Currently I run a music company in Los Angeles, California. We have two music supervisors for TV and Film, a music publishing company and two in-house music composers (myself included). We have composed music and/or created main title music for theatrical trailers, television series, DVD special features for Disney, E!Televison, VH1, NBC Universal, Sony, Warner Bros. ABC and others.

Currently we are scoring a film for the Oscar-winning producer Jim Wilson who won it for producing Dances With Wolves and has produced many other hit films. [The 2006 documentary "Laffit: All About Winning", directed by Jim Wilson and narrated by Kevin Costner. Marc Jackson's filmography has substantially fleshed out since the record of this interview]

Reading the short biography about Rhema Crag has written, to say you are hard on your former band is to make quite a fiery use of euphemism... Rhema is notably described as "an 80's pop schlock techno cheese band that quite graciously although somewhat inadvertently blessed the whole wide world by never quite making it" ! Objectively, do you really consider you were that bad... or was it just some kind of a cynical way to prevent potential mockery and get rid of the frustration of never having rose to fame?


Craig Quiter at the Crab Pot, Top Sail Island, North Carolina (07-2002)

Crag Jensen : I got the term - 80's pop schlock techno cheese band - from Frank Zappa one night at a recording session. As far as blessing the world by not making it - while the statement may be somewhat tongue in cheek, there is a grain of truth to it. The music was not where it should have been. Some things, however, were quite good. If the various band members had been internally liberated so that they could have been truly creative, so that they could have more easily tapped into their deepest and most artistic Selves - I think things would have been dramatically different.

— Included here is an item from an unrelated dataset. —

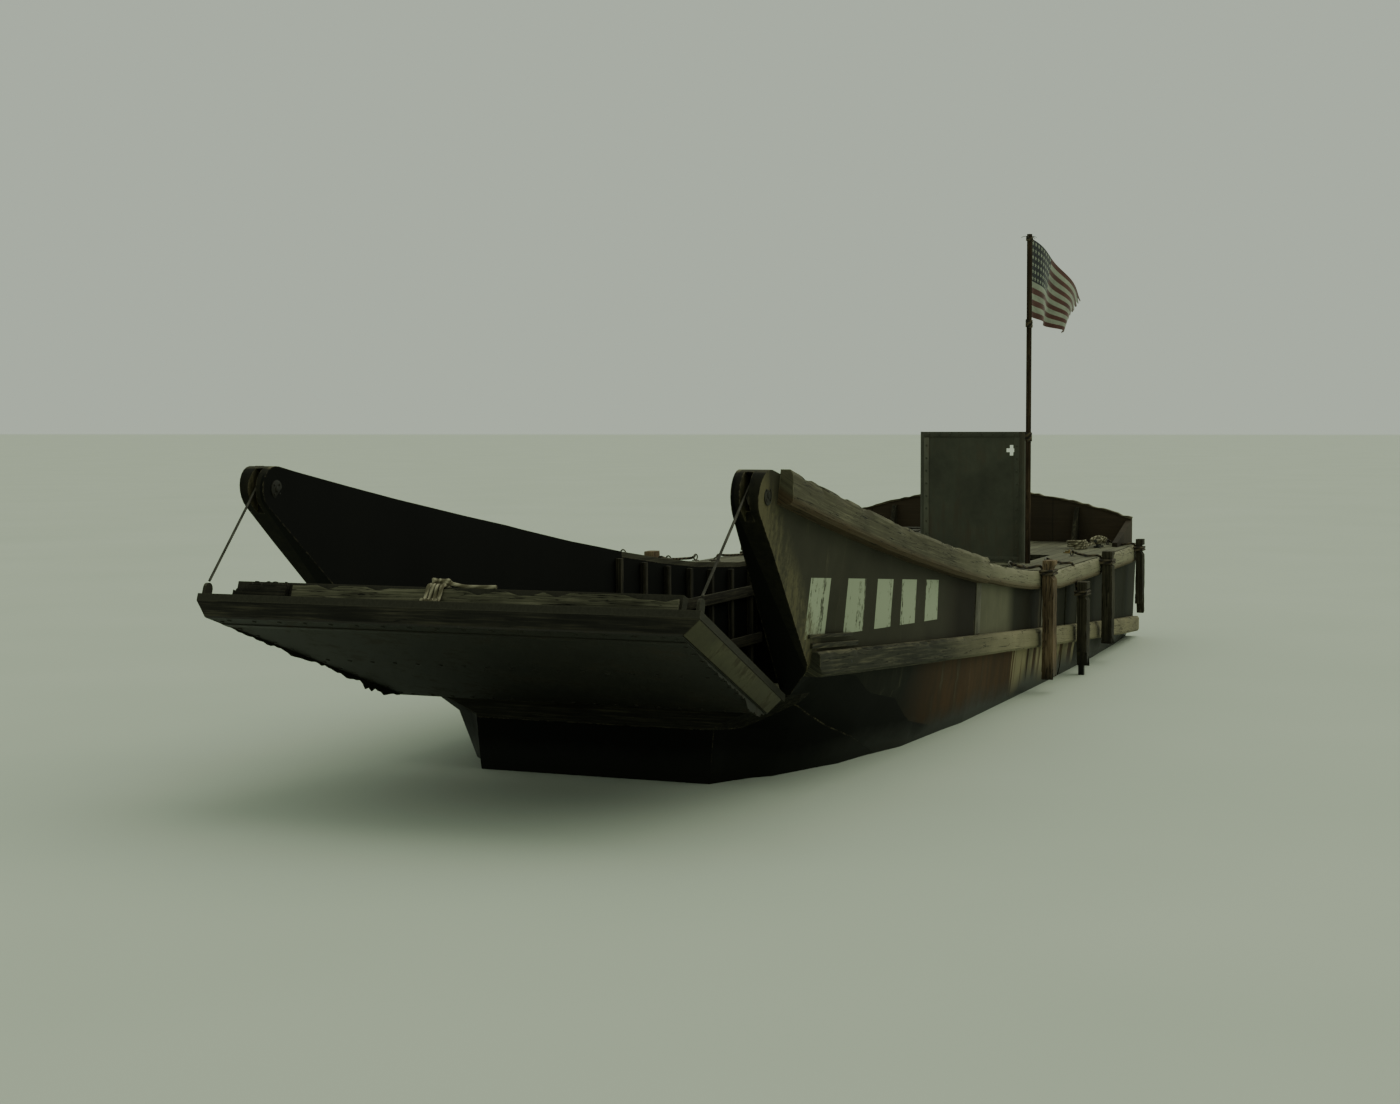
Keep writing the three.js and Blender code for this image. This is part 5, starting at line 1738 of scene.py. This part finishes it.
@dataclass
class EngineBox(Assembly):
    """The lids' cross battens and lifting rings, and the box's corner irons."""

    x: tuple[float, float] = (-3.785, -2.34)
    half: float = 0.5
    top: float = 1.127

    def build(self) -> None:
        """Builds the pieces of each lid and of the box."""
        (aft, fore), top = self.x, self.top
        for side, body in ((Side.PORT, Body.LID_PORT), (Side.STARBOARD, Body.LID_STARBOARD)):
            s = side.value
            y0, y1 = sorted((s * 0.03, s * 0.42))
            parts = []
            for x in (aft + 0.16, (aft + fore) / 2, fore - 0.16):
                parts.append(box((x - 0.045, y0, top - 0.001), (x + 0.045, y1, top + 0.018)))
            self.add(f"lid_battens_{side.word}", parts, "lid", body)
            parts = []
            for x in (aft + 0.45, fore - 0.45):
                parts.append(disc((x, s * 0.09, top - 0.001), Z, 0.034, 0.005))
                parts.append(ring((x, s * 0.115, top + 0.009), Z, 0.036, 0.005))
            self.add(f"lid_rings_{side.word}", parts, "bare", body)
        irons = []
        for a, b in ((-3.76, -3.7), (-2.405, -2.345)):
            for y0, y1 in ((-self.half - 0.003, -self.half), (self.half, self.half + 0.003)):
                irons.append(box((a, y0, 0.94), (b, y1, 1.08), 0.001))
        self.add("engine_box_corner_irons", irons, "plate")


@dataclass
class SternFittings(Assembly):
    """The coaming's cap and knees, the after hatch, filler caps, exhausts and cleat ropes."""

    x: float = -5.365
    rope: float = 0.011

    @staticmethod
    def arch(y: float) -> float:
        """Height of the stern coaming's top."""
        return DECK + 0.24 + 0.27 * (1 - abs(y / 1.49) ** 1.8)

    def build(self) -> None:
        """Builds every piece round the stern."""
        self.coaming_cap()
        self.knees()
        self.deck_fittings()
        for side in Side:
            self.belayed(side)

    def coaming_cap(self) -> None:
        """The splintered oak cap on the arched coaming."""
        ys = [1.49 * (i / 6 - 1) for i in range(13)]
        ends = [(self.x, y, self.arch(y) + 0.006) for y in ys]
        cap = joined("cap", [strut(a, b, 0.075, 0.024, Z) for a, b in zip(ends, ends[1:])])
        with shaping(cap):
            sliced(((0, 3.0 * i / 60 - 1.5, 0), (0, 1, 0)) for i in range(1, 60))
        rng = random.Random(21)
        bites = [0.016 * rng.random() ** 2 for _ in range(61)]
        with shaping(cap, "VERT") as mesh:
            for vert in mesh.verts:
                if vert.co.z > self.arch(vert.co.y) + 0.006:
                    vert.co.z -= bites[min(60, max(0, round((vert.co.y + 1.5) * 20)))]
        self.add("stern_coaming_cap", [cap], "cap")

    def knees(self) -> None:
        """The four knees that hold the coaming up."""
        knees = []
        for y in (-0.95, -0.32, 0.32, 0.95):
            knee = box((-5.341, y - 0.022, DECK), (-5.14, y + 0.022, self.arch(y) - 0.04), 0)
            with shaping(knee, "VERT"):
                pick(knee, "verts", lambda v: v.co.x > -5.2 and v.co.z > DECK + 0.1)
                bpy.ops.transform.translate(value=(-0.17, 0, 0))
            knees.append(knee)
        self.add("stern_coaming_knees", knees, "rib")

    def deck_fittings(self) -> None:
        """The after hatch with its irons, the tanks' filler caps and the exhaust outlets."""
        hatch = box((-4.55, -0.36, DECK), (-4.02, 0.36, DECK + 0.03), 0.006)
        self.add("after_hatch_lid", [hatch], "lid")
        iron = [disc((-4.12, 0, DECK + 0.0295), Z, 0.034, 0.005)]
        iron.append(ring((-4.12, 0.025, DECK + 0.039), Z, 0.036, 0.005))
        for y in (-0.24, 0.24):
            iron.append(box((-4.6, y - 0.02, DECK + 0.001), (-4.46, y + 0.02, DECK + 0.034), 0.003))
        self.add("after_hatch_irons", iron, "bare")
        caps = []
        for y in (-1.2, 1.25):
            caps += [disc((-3.65, y, DECK), Z, 0.06, 0.008), disc((-3.65, y, DECK + 0.008), Z, 0.042, 0.014)]
            caps.append(box((-3.675, y - 0.006, DECK + 0.02), (-3.625, y + 0.006, DECK + 0.03), 0.002))
        self.add("tank_filler_caps", caps, "bronze")
        pipes = []
        for y in (-0.42, 0.42):
            pipes.append(disc((-5.4, y, 0.34), (-1, 0, 0), 0.085, 0.01, hole=0.045))
            pipes.append(disc((-5.408, y, 0.34), (-1, 0, 0), 0.052, 0.04, hole=0.043))
        self.add("exhaust_outlets", pipes, "winch")

    def belayed(self, side: Side) -> None:
        """A bleached rope in figure-of-eight turns on a quarter cleat, its end coiled down beside it."""
        s, x, z = side.value, -4.55, DECK + 0.066
        y, turns = s * 1.33, []
        for i in range(3):
            lift, wide = z + 0.012 * i - 0.016, 0.055 + 0.008 * i
            path = ((-0.11, wide, 0), (-0.14, 0, 0), (-0.11, -wide, 0), (0, 0, 0.03))
            path += ((0.11, wide, 0), (0.14, 0, 0), (0.11, -wide, 0), (0, 0, 0.04))
            turns.append(run_of_rope([(x + a, y + b, lift + c) for a, b, c in path], self.rope, True))
        coil = []
        for i in range(40):
            angle, radius = i * math.pi / 6, 0.11 + 0.012 * math.sin(i * 1.9)
            off = (0.3 + radius * math.cos(angle), 0.8 * radius * math.sin(angle) - s * 0.14)
            coil.append((x + off[0], y + off[1], DECK + self.rope + 0.0018 * i))
        lead = ((x + 0.1, y, z), (x + 0.17, y - s * 0.02, DECK + 0.03), coil[0])
        turns += [run_of_rope(coil, self.rope), run_of_rope(lead, self.rope)]
        self.add(f"cleat_rope_{side.word}", turns, "pale_rope")


@dataclass
class HelmFittings(Assembly):
    """The instrument box and the engine levers behind the shield."""

    x: float = -2.325
    y: float = 0.5
    z: float = 1.42

    def build(self) -> None:
        """Builds the box with its dials, and the lever quadrant."""
        x, y, z = self.x, self.y, self.z
        shell = box((x + 0.005, y - 0.15, z - 0.09), (x + 0.075, y + 0.15, z + 0.09), 0.006)
        self.add("instrument_box", [shell], "winch")
        rims, faces, radius = [], [], 0.038
        for off in (-0.095, 0.0, 0.095):
            at = (x + 0.006, y + off, z + 0.02)
            rims.append(disc(at, (-1, 0, 0), radius, 0.008, hole=radius * 0.84))
            faces.append(disc(at, (-1, 0, 0), radius * 0.86, 0.003))
        self.add("instrument_rims", rims, "bare")
        self.add("instrument_faces", faces, "dial")
        levers = [box((-2.46, 0.7, 1.341), (-2.36, 0.83, 1.36))]
        for lever_y, lean in ((0.735, -0.05), (0.795, 0.03)):
            head = (-2.41 + lean, lever_y, 1.52)
            levers.append(run_of_rope(((-2.41, lever_y, 1.35), head), 0.006))
            deselect()
            bpy.ops.mesh.primitive_uv_sphere_add(segments=12, ring_count=8, radius=0.017, location=head)
            levers.append(settle(named("knob")))
        self.add("engine_levers", levers, "bare")


@dataclass
class PackedNodes(Assembly):
    """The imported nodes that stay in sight, each given the finish of the real piece."""

    nodes: dict[str, Obj]
    # start of the node's name, finish
    finishes: tuple[tuple[str, str], ...] = (
        ("deck", "deck"),
        ("covering_board", "board"),
        ("load_floor", "deck"),
        ("ramp_panel", "ramp_deck"),
        ("ramp_frame", "cross_timber"),
        ("ramp_plate", "plate"),
        ("headlog", "cross_timber"),
        ("towing_bitt", "post"),
        ("flagstaff", "post"),
        ("guard_stern", "cross_timber"),
        ("stern_coaming", "coaming"),
        ("shield", "shield"),
        ("helm", "winch"),
        ("ramp_winch", "winch"),
        ("quarter_cleat", "winch"),
        ("rudder", "winch"),
        ("sheave", "bare"),
        ("ramp_hinge_pin", "bare"),
        ("propeller", "bronze"),
        ("engine", "engine"),
        ("engine_coaming", "lid"),
        ("engine_lid", "lid"),
    )

    def build(self) -> None:
        """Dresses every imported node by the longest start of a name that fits, or in hull paint."""
        for name, node in self.nodes.items():
            fits = [row for row in self.finishes if name.startswith(row[0])]
            coat = max(fits, key=lambda row: len(row[0]))[1] if fits else "hull"
            if node.material_slots:
                node.material_slots[0].material = self.paint[coat].material
            else:
                node.data.materials.append(self.paint[coat].material)


@dataclass
class Studio:
    """The pale floor at the waterline, soft light and the camera."""

    eye: tuple[float, float, float] = (15.6929, 5.5408, 2.2198)
    yaw: float = math.radians(202.418)
    pitch: float = math.radians(-3.718)
    roll: float = math.radians(-0.209)
    lens: float = 54.513
    dry: tuple[float, float, float] = (-3.85, 2.45, 1.21)  # aft end, fore end and half width of the opening
    sky_from: tuple[float, float, float] = (-0.55, 0.5, 1.0)
    sky_power: float = 1.0

    def build(self) -> None:
        """Builds the floor, the lights and the camera."""
        self.floor()
        self.light()
        self.camera()

    def floor(self) -> None:
        """A wide floor whose top is the water's surface, left open inside the hull."""
        deselect()
        bpy.ops.mesh.primitive_plane_add(size=400)
        floor = named("studio_floor")
        aft, fore, half = self.dry

        def is_inside(face: bmesh.types.BMFace) -> bool:
            """Whether a face lies in the hull's opening."""
            middle = face.calc_center_median()
            return aft < middle.x < fore and abs(middle.y) < half

        with shaping(floor):
            sliced((((aft, 0, 0), X), ((fore, 0, 0), X), ((0, -half, 0), Y), ((0, half, 0), Y)))
            pick(floor, "faces", is_inside)
            bpy.ops.mesh.delete(type="FACE")
        floor.data.materials.append(StudioFloor().make())

    def light(self) -> None:
        """An overcast sky, brighter over the port quarter."""
        world = bpy.data.worlds.new("overcast")
        bpy.context.scene.world = world
        world.use_nodes = True
        background = world.node_tree.nodes["Background"]
        background.inputs["Color"].default_value = linear("#cbd6c4")
        background.inputs["Strength"].default_value = 0.8
        data = bpy.data.lights.new("bright_sky_to_port", "SUN")
        data.energy = self.sky_power
        data.angle = math.radians(75)
        data.color = linear("#f4f4e2")[:3]
        lamp = linked("bright_sky_to_port", data)
        lamp.rotation_euler = Vector(self.sky_from).to_track_quat("Z", "Y").to_euler()

    def camera(self) -> None:
        """The camera at the photograph's place and angle."""
        level = Vector((math.cos(self.yaw), math.sin(self.yaw), 0)) * math.cos(self.pitch)
        forward = level + Z * math.sin(self.pitch)
        right = forward.cross(Z).normalized()
        up = right.cross(forward)
        across = math.cos(self.roll) * right + math.sin(self.roll) * up
        over = -math.sin(self.roll) * right + math.cos(self.roll) * up
        data = bpy.data.cameras.new("camera")
        data.lens = self.lens
        data.sensor_width = 36.0
        camera = linked("camera", data)
        turn = Matrix((across, over, -forward)).transposed().to_4x4()
        camera.matrix_world = Matrix.Translation(Vector(self.eye)) @ turn
        bpy.context.scene.camera = camera


SUB_ASSEMBLIES = (
    Shell,
    Guards,
    Fenders,
    HullSides,
    LoadSpace,
    RampDressing,
    LiftCables,
    FlagAndStaff,
    CoxswainShield,
    WinchDressing,
    BowFittings,
    EngineBox,
    SternFittings,
    HelmFittings,
)


def main() -> None:
    """Builds the dressed boat in its studio."""
    logging.basicConfig(level=logging.INFO, format="%(name)s: %(message)s")
    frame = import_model()
    paint = mixed_paints()
    PackedNodes(paint, frame["nodes"]).build()
    for kind in SUB_ASSEMBLIES:
        LOG.info("building %s", kind.__name__)
        kind(paint).build()
    Studio().build()
    deselect()


if __name__ == "__main__":
    main()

Both Marc and I have redone songs we wrote in those by-gone days (as I have previously mentioned), so I guess neither Marc, nor I at least, think that all of what we did back then was so bad. Some of these statements are just a way of laughing at one's self. If you take rock and roll all too seriously - it ceases to be rock and roll anymore. (David Bowie or Mick Jagger once said that - I can't remember which - maybe both - who knows).


1984 picture of Rhema (Marc Jackson, Greg Bond,
Bobby Freeman, Pat Byrnes, Crag Jensen and Jeff Casey)

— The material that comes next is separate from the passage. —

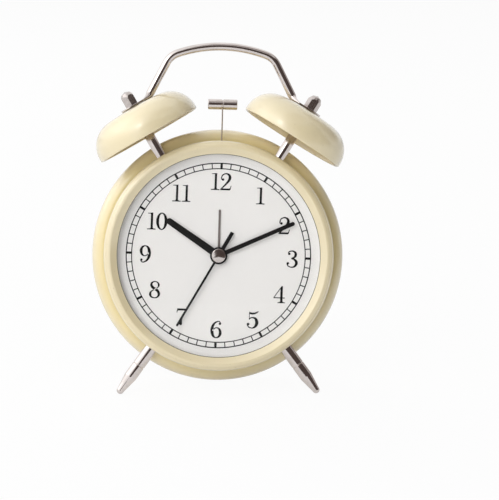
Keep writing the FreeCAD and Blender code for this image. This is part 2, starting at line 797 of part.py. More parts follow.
# Teeth of the motion work and of the going train
CANNON_TEETH = 12
SET_WHEEL_TEETH = 36
SET_PINION_TEETH = 10
HOUR_TEETH = 40
CENTRE_TEETH = 64
THIRD_PINION_TEETH = 8
THIRD_TEETH = 60
SECOND_PINION_TEETH = 8
SECOND_TEETH = 60
ROTOR_TEETH = 6

hour_teeth_r = s.shaft_offset * ((HOUR_TEETH + 1.6) / (HOUR_TEETH + SET_PINION_TEETH))
train_offset = hour_teeth_r + s.pivot_dia / 2 + s.train_gap
set_module = s.shaft_offset.number * 2 / (CANNON_TEETH + SET_WHEEL_TEETH)
hour_module = s.shaft_offset.number * 2 / (SET_PINION_TEETH + HOUR_TEETH)
centre_module = train_offset.number * 2 / (CENTRE_TEETH + THIRD_PINION_TEETH)
second_module = train_offset.number * 2 / (THIRD_TEETH + SECOND_PINION_TEETH)
rotor_module = s.rotor_offset.number * 2 / (SECOND_TEETH + ROTOR_TEETH)

# Pipes nest round the seconds arbor, each with a running gap
minute_bore = s.arbor_dia + s.fit * 2
minute_pipe = minute_bore + s.pipe_wall * 2
hour_bore = minute_pipe + s.fit * 2
hour_pipe = hour_bore + s.pipe_wall * 2
alarm_bore = hour_pipe + s.fit * 2
alarm_pipe = alarm_bore + s.pipe_wall * 2
bush_bore = alarm_pipe + s.fit * 2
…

Marc Jackson : The four songs in the movie don't represent what Rhema was at all. That was the sound of our producer. Or at least 80 percent of it was. I think we all had resolved that we would ride this film release out and then go play the music we wanted. The sound we had live was quite different than anything we recorded. We let the producer dictate way too much of what the sound was but he did after all get us the deal with the record company, so we allowed it. As far as ridicule for having done the film goes... I have to admit, I am hoping that the band and the film are mocked by as many people as possible. I don't relate really to that entity anymore. I would love it if Voyage of the Rock Aliens became a cult favourite. There is no "bad" publicity as far as I'm concerned. Please just spell my name right, which I see you have and I thank you.

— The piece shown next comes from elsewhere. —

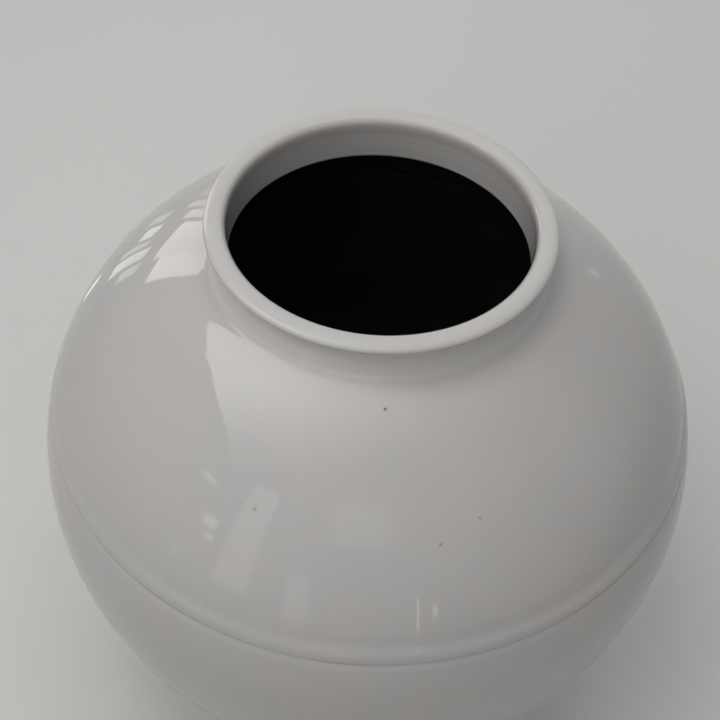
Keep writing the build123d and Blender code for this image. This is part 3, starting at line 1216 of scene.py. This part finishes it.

In terms of having done the film... few people can say they were paid so much money that they could live for over a year on the income for having done essentially no more than stumble around on someone's movie set. It has not helped nor hurt my career in the least. Jeffrey Casey and I literally called Curb/MCA records and requested to be un-signed from the contract after the film was not going to be released in the States. They gave us no argument.

Since the band I've recorded with Richard Marx, toured with Donny Osmond during his comeback, with Roger Daltrey as a guitarist/keyboard/singer. I've toured across the country as a solo artist and performed on stage with Sheryl Crow. I auditioned as lead singer for Toto. I've been on 7 or 8 nationally broadcast TV shows. But even that stuff is old news. Honestly, I don't look back too often. But when I do, I've actually done more than most people can say and the shit I'm doing now is more than I ever expected to do.

I love that I did the film and that I was in Rhema. Lest we forget... The 80's were cool in the 80's so I'm proud of everything I did even back then.